Laws certainly used one infamous piece of advice from Labour to the Coalition’s advantage back in 2010: that Liam Byrne letter to him, declaring ‘there is no money’ left in the Treasury. “It did end up being totemic of the condition of the public finances that Labour left to the UK Government,” he says. “I’ve now had the National Archives ring me up to ask for copies of it. It can sit next to the Magna Carta!”

The publicity severely damaged Byrne’s reputation, as much as Labour’s. As Gove has also discovered in recent months, it proved that Laws can fight his corner as fiercely as anyone. “I felt marginally embarrassed about the amount of publicity that it got. But politics, as I know, is a tough old affair.
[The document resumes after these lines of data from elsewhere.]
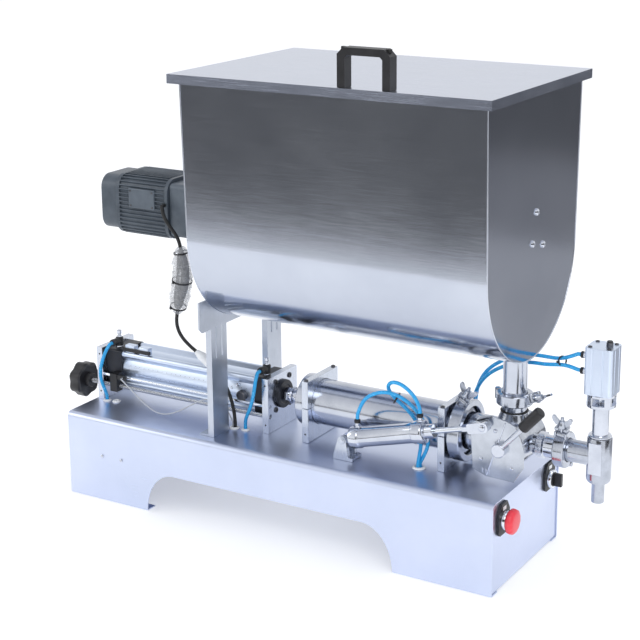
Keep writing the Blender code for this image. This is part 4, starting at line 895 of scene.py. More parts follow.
# ---------------------------------------------------------------- material cylinder and clamps
def support(name, span, node):
    half, joint = 0.048, 0.0004
    for label, low, high in (("lower", DECK, LINE_Z - joint), ("upper", LINE_Z + joint, 0.256)):
        outline = [(-half, low if label == "lower" else high)]
        if label == "lower":
            outline = [(-half, low), (half, low), (half, high)]
            outline += arc((0, LINE_Z), 0.0383, 0, -180, 72)
            outline += [(-half, high)]
            outline = [(y, min(z, high)) for y, z in outline]
        else:
            outline = [(half, high), (-half, high), (-half, low)]
            outline += arc((0, LINE_Z), 0.0383, 180, 0, 72)
            outline += [(half, low)]
            outline = [(y, max(z, low)) for y, z in outline]
        bm = shape()
        sweep(bm, outline, "X", span[0], span[1])
        piece(f"{name}_{label}_block", bm, "plate", "machine", (f"{node}_{label}",), 0.0006)


def wing_bolt(name, hinge, eye, axis):
    """A sanitary clamp's swing bolt: hinge eye, plain stem and wing nut.

    hinge is the pivot's place, eye the direction of the bolt, axis the pivot's direction.
    """
    eye, axis = Vector(eye).normalized(), Vector(axis).normalized()
    third = eye.cross(axis)
    place = Matrix.Translation(hinge) @ Matrix((axis, third, eye)).transposed().to_4x4()
    bm = shape()
    lathe(bm, [(0, -0.0065), (0.0046, -0.0065), (0.0052, -0.0058), (0.0052, 0.0058), (0.0046, 0.0065),
               (0, 0.0065)],
          "X", (0, 0, 0), 32, place)
    rod(bm, 0.0026, 0.0, 0.0290, "Z", (0, 0, 0), 28, place)
    lathe(bm, [(0.0027, 0.0125), (0.0072, 0.0125), (0.0074, 0.0140), (0.0056, 0.0185), (0.0048, 0.0225),
               (0.0027, 0.0235)],
          "Z", (0, 0, 0), 32, place)
    for hand in (-1, 1):
        shape_points = []
        for px, pz in ((0.004, 0.0140), (0.0105, 0.0165), (0.0150, 0.0215), (0.0165, 0.0270),
                       (0.0150, 0.0300),
                       (0.0115, 0.0295), (0.0085, 0.0260), (0.0040, 0.0222)):
            shape_points.append((px * hand, pz))
        sweep(bm, shape_points, "Y", -0.0017, 0.0017, place)
    piece(name, bm, "cast", "machine", (), 0.0007)


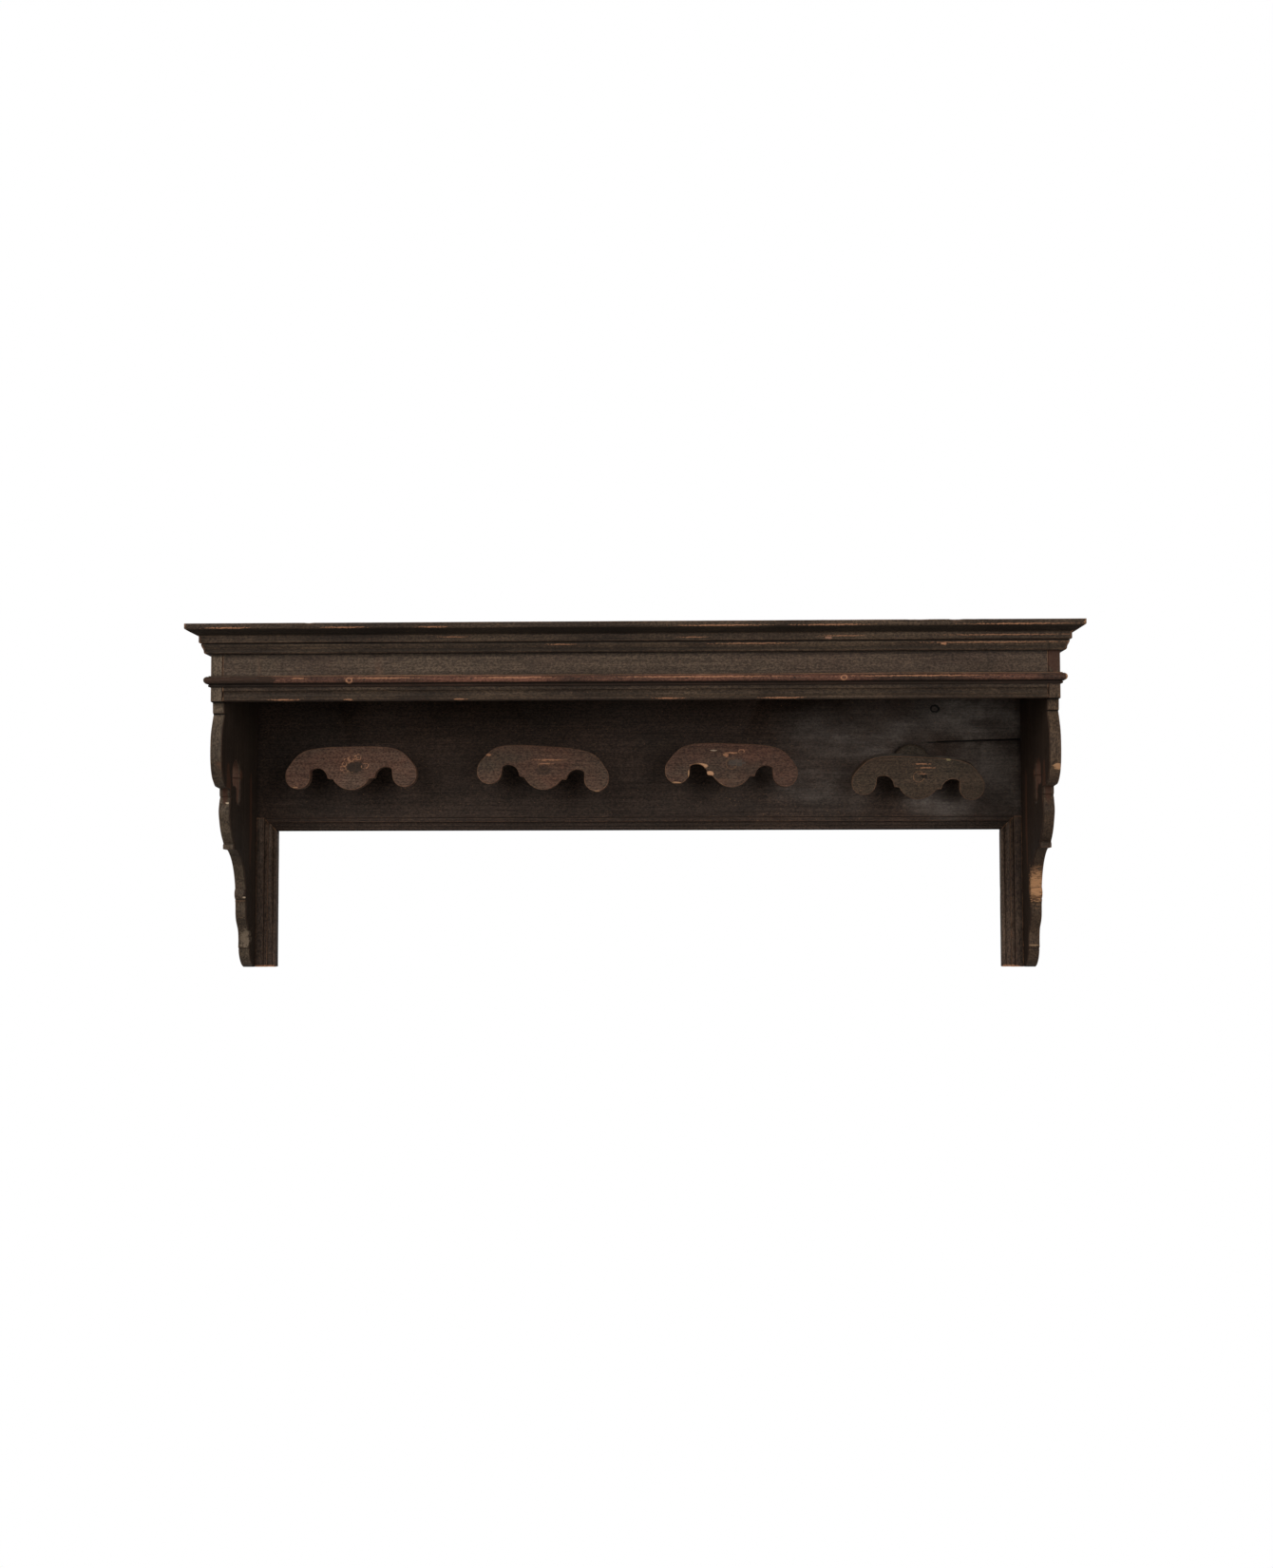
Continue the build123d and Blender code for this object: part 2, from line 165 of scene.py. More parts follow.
FLOOR_LEVEL = -3.0
SWEEP_BEHIND = 4.2
SWEEP_RISE = 6.0
FOLD_RADIUS = 1.2
pale = bpy.data.materials.new("pale_studio_paint")
tree = empty_tree(pale)
paint = add(tree, "BsdfDiffuse", {"Color": (0.8, 0.8, 0.8, 1)})
lit = add(tree, "Emission", {"Color": (1, 1, 1, 1), "Strength": 1.0})
by_eye = add(tree, "LightPath").outputs["Is Camera Ray"]
pale_mix = add(tree, "MixShader", {0: by_eye, 1: paint.outputs[0], 2: lit.outputs[0]})
add(tree, "OutputMaterial", {"Surface": pale_mix.outputs[0]})

sweep = bmesh.new()
bmesh.ops.create_grid(sweep, x_segments=1, y_segments=1, size=SWEEP_BEHIND)
bmesh.ops.translate(sweep, verts=sweep.verts, vec=(0, 0, FLOOR_LEVEL))
far_edge = [e for e in sweep.edges if all(v.co.y > 0 for v in e.verts)]
risen = bmesh.ops.extrude_edge_only(sweep, edges=far_edge)["geom"]
top = [v for v in risen if isinstance(v, bmesh.types.BMVert)]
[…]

And I think that it was a risky thing to joke about for a Chief Secretary leaving the public finances in the state that they were.”

Michael Gove, his former ally in the DfE and now Chief Whip gearing up for possibly the roughest election campaign in years, probably couldn’t have put it better himself. 



“The awareness of teachers and headteachers about attainment gaps and their determination to close those gaps are much greater than they have ever been before.”


“We came up with a very good suite of child poverty measures. I was very, very disappointed indeed when this was vetoed by the Treasury.”


“A part of the process of deficit reduction will have to be through a higher contribution from well-off taxpayers, either through wealth taxes or some taxation of income.”


“It may simply be that they take a decision to prioritise the lowest-paid employees, and their pay increases, over the rest of the workforce.”